Appellant was represented by an experienced attorney who defended the case in an extremely competent manner. The case was tried fairly.
In my opinion the homicide is a classic case of voluntary manslaughter. An impartial jury so decided. I am compelled to conclude that it is highly probable that the failure to excuse one juror for cause did not contribute to the verdict. I would apply the harmless error rule and affirm the judgment.

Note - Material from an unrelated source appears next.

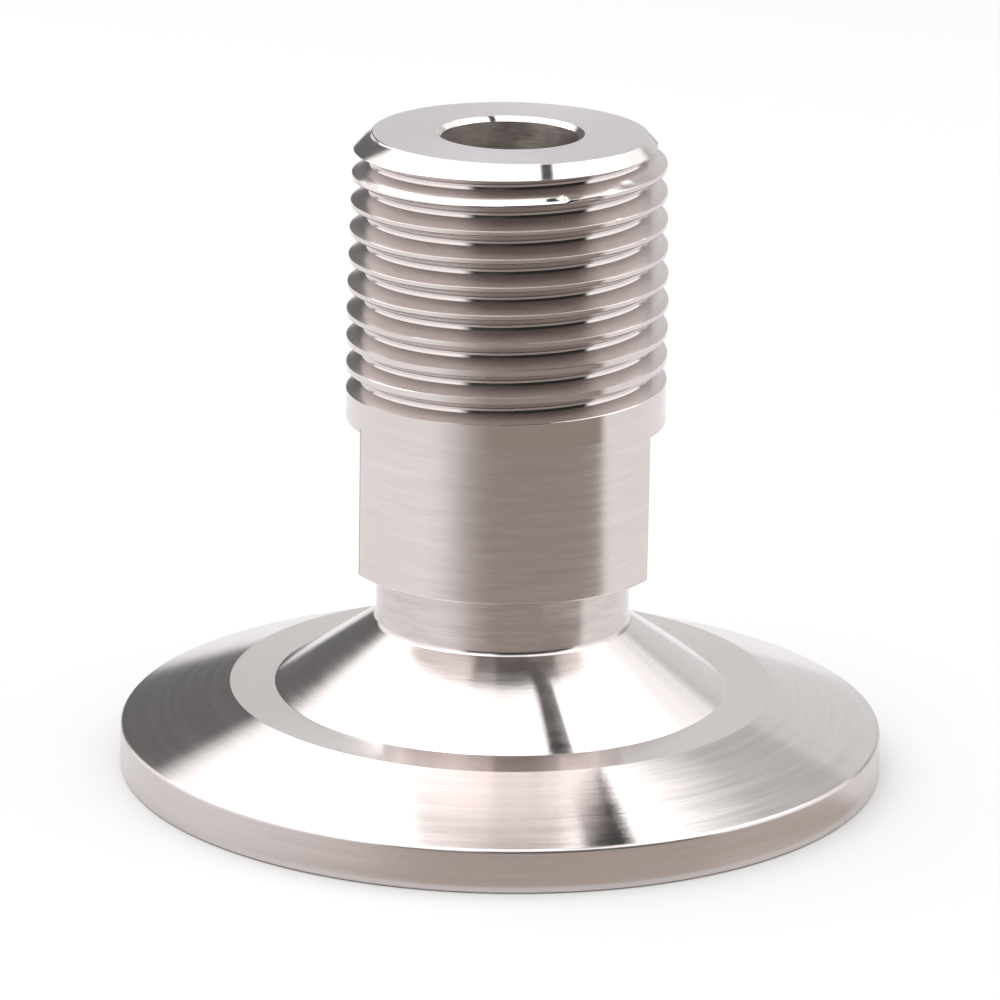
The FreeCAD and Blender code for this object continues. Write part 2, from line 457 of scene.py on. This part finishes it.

The majority has applied a per se rule of harmful error if a juror is not properly excused for cause where the defendant has excused that juror peremptorily and has *642 exhausted his peremptory strikes. In my opinion that is contrary to established precedent. As was stated in Kemp v. State, 226 Ga. 506, 507 (2) (175 SE2d 869) (1970), "Even if the court erred in disallowing defendant's challenge for cause of two traverse jury veniremen, such error would not be reversible, since the record shows that these two were stricken by defendant's peremptory challenges and that the only two jurors impaneled after defendant had exhausted his peremptory challenges were the twelfth juror and an alternate juror, about the inclusion of which there is no complaint. Cf. Bland v. State, 210 Ga. 100, 101 (78 SE2d 51) [1953] and cit. `The burden is on him who asserts error to show it affirmatively by the record.' Roach v. State, 221 Ga. 783 (4) (147 SE2d 299) [1966]." Similarly it was stated in Patterson v. State, 239 Ga. 409, 411 (1) (238 SE2d 2) (1977). "These two allegedly biased jurors did not sit on the jury which convicted appellant, nor has he shown that he was prejudiced or harmed because he used peremptory strikes to eliminate the two challenged jurors."[1] I respectfully dissent.
NOTES
[1] The original record shows appellant exhausted all of his peremptory strikes.